Homogeneización nacional y negacionismo van prácticamente de la mano. La homogenización turca se acompaña por una paralela destrucción de todos los rastros que quedan de la presencia armenia. Anatolia, núcleo patriótico turco, y lugar de asentamiento armenio durante siglos, es vaciada de memoria y reconstruida con nuevos pobladores, nuevos nombres y nueva historia.

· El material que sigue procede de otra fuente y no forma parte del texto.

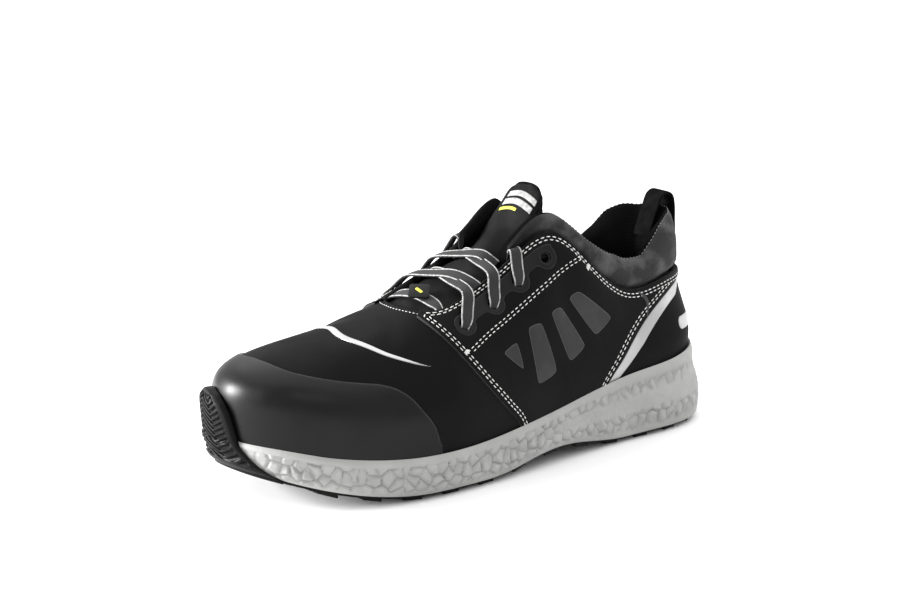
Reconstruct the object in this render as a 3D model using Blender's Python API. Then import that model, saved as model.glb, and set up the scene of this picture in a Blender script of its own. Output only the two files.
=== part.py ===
"""A low safety sneaker, left shoe, as an assembly of separate solids.

The shoe points along +X, its outer side is +Y and the floor is z = 0. Every length is in metres.
The upper is worked out from a table of stations round the foot: at each station a wall profile
climbs from the feather line, at the sole, to the rim of the opening. The sole, the overlays, the
tongue, the cuff and the laces take their places from that same surface.
"""

import math
from collections import namedtuple

import bmesh
import bpy
import numpy as np
from mathutils import Vector

# Driving dimensions of the last
LAST_LENGTH = 0.288
BALL_WIDTH = 0.096
HEEL_WIDTH = 0.067
TOE_HEIGHT = 0.049
COLLAR_HEIGHT = 0.081
INSTEP_HEIGHT = 0.1145
THROAT_WIDTH = 0.040

# Driving dimensions of the sole
HEEL_STACK = 0.0415
FOREFOOT_STACK = 0.0220
TOE_STACK = 0.034
TOE_SPRING = 0.0165
ARCH_RISE = 0.0055
HEEL_BEVEL = 0.003
SOLE_FLARE = 0.0053
CUP_DEPTH = 0.007
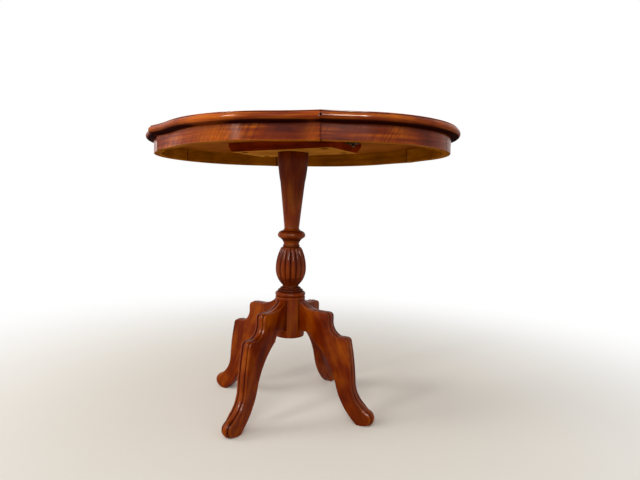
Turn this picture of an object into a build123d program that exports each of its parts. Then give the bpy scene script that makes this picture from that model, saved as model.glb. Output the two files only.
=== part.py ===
"""Tilt-top pedestal table: a lobed oval top that tips up on two pins at the head of a turned pillar.

Millimetres, +Z up. The origin is on the floor, on the pillar's axis. X runs along the
length of the top and Y across it; the front is -Y. The pins lie across the left end (-X)
of the pivot block and the catch is at its right end (+X), so the +X end of the top rises.
"""
from build123d import *
import os
from math import acos, asin, atan2, cos, hypot, radians, sin, sqrt

# ---------------------------------------------------------------- driving sizes
table_height = 700.0

# Lobed outline, measured at the outer face of the skirt
side_reach = 300.5  # pillar axis to the crown of a long side lobe
end_reach = 394.0  # pillar axis to the crown of an end lobe
cusp_behind_end = 168.0  # cusp, back from the crown of an end lobe
cusp_behind_side = 60.5  # cusp, back from the crown of a side lobe
side_crown_radius = 320.0
side_reverse_radius = 565.0  # shallow hollow between crown and cusp
end_crown_radius = 232.0
end_reverse_radius = 525.0

# Top and moulded edge
top_thickness = 21.0
edge_overhang = 20.0  # moulding beyond the skirt
lip_height = 2.6  # upright lip round the top face
lip_setback = 6.0  # lip behind the nose of the moulding
quirk_width = 1.4  # little ledge between lip and thumb
thumb_height = 13.4
cove_reach = 9.0  # cove under the thumb, measured inward
mitre_run_past = 80.0  # moulding made this much longer than a lobe, then mitred

# Skirt
skirt_depth = 33.0
skirt_wall = 18.0

# Bearers, pivot block and the pins between them
bearer_length = 318.0
bearer_thickness = 24.0  # block underside to top underside
bearer_width = 34.3
block_width = 62.0
end_upright = 9.3  # upright part of each end, above the slope
end_slope = 12.0  # how far each end slopes in to the underside
tilt_gap = 0.3  # between the tilting top and everything fixed
pin_radius = 4.0
pin_in_block = 22.0
pin_in_bearer = 20.0
pin_run_clearance = 0.05  # radial, pin in bearer
pin_end_clearance = 0.5

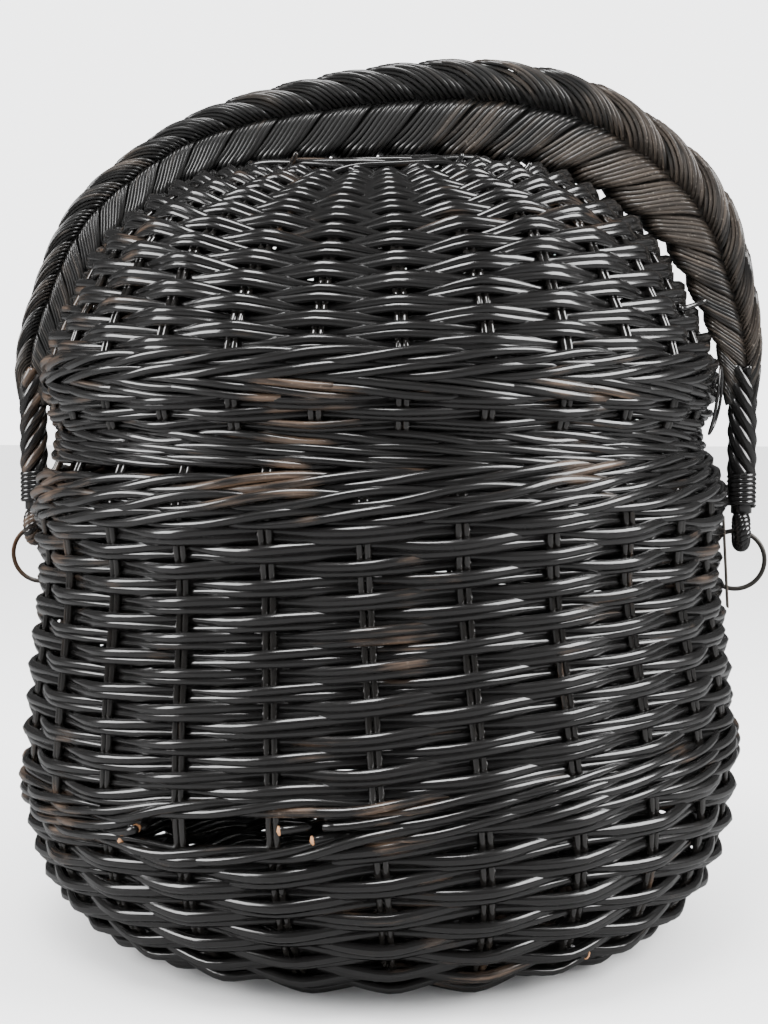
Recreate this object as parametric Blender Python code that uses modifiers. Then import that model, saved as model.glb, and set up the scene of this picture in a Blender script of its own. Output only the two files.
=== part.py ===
"""Round wicker basket with a domed loose lid and a plaited bow handle on two metal rings.

The wall and the lid's crown are shells over cages of crossed stakes, with rows of weave that pass in front
of and behind them. The crown is trimmed to the path of the bow handle, so the handle swings over it. Each
end of the handle is an eye that hangs on a ring, and each ring is threaded through a bent bore in the wall.
Metres, +Z up, the handle along X.
"""

import math

import bmesh
import bpy
import numpy as np
from mathutils import Matrix, Vector

MM = 0.001

# Clearances, and how far a cutter runs past what it cuts
FIT_GAP = 0.3 * MM
CUT_OVERRUN = 3.0 * MM
MERGE_DISTANCE = 0.001 * MM

# Body of the basket
BELLY_RADIUS = 153.5 * MM
WALL_HEIGHT = 194.0 * MM
WALL_THICKNESS = 4.5 * MM
SIDING_BOTTOM = 3.0 * MM
BASE_UNDERSIDE = 4.5 * MM
BASE_THICKNESS = 4.5 * MM
SMALL_STEPS = 28

# Wall outline from the floor up, as shares of WALL_HEIGHT and BELLY_RADIUS
WALL_SHARES = (
    (0.000, 0.680),
    (0.0155, 0.752),
    (0.0515, 0.837),
    (0.118, 0.916),
    (0.216, 0.972),
    (0.356, 1.000),
    (0.515, 0.990),
    (0.800, 0.954),
    (1.000, 0.949),
    (1.0206, 0.930),
    (1.075, 0.911),
)

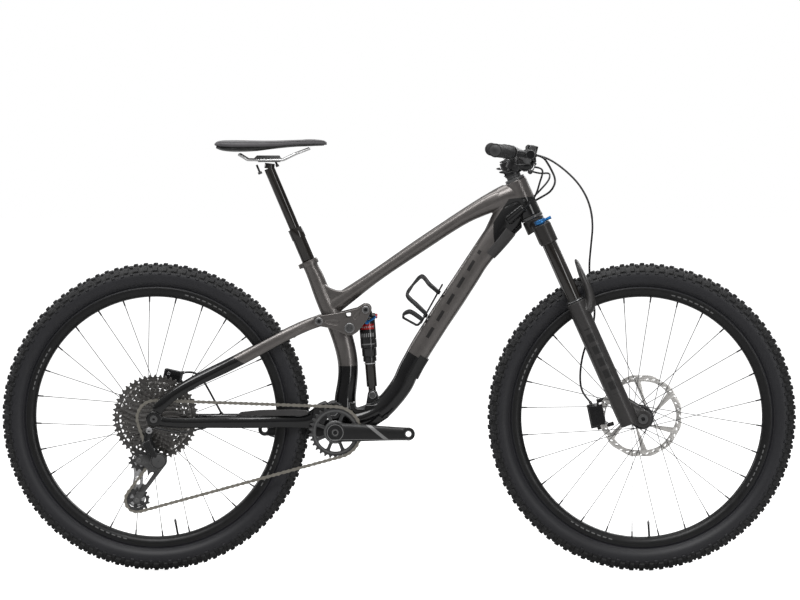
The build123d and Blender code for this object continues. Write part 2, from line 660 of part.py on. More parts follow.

El negacionismo del genocidio armenio precede al de la Shoah. Reconocerlo es el primer paso para prevenir su repetición. Que su reconocimiento sea una condición sin la cual no es admisible la pertenencia a la organización de Estados democráticos es otro. El silencio, en estos casos, equivale a negación, y ésta, además de otros demonios, abre la puerta a la posibilidad de repetición. Está sucediendo en estos mismos momentos en Darfur, ante la mirada de una comunidad internacional que juega la carta de la ayuda humanitaria mientras contempla las masacres. No basta con llorar con, o por, las víctimas. Prevenir exige actuar y el silencio es una forma de inacción, no siempre la menos culpable.
Carmen López Alonso es profesora de Pensamiento Político de la Universidad Complutense de Madrid.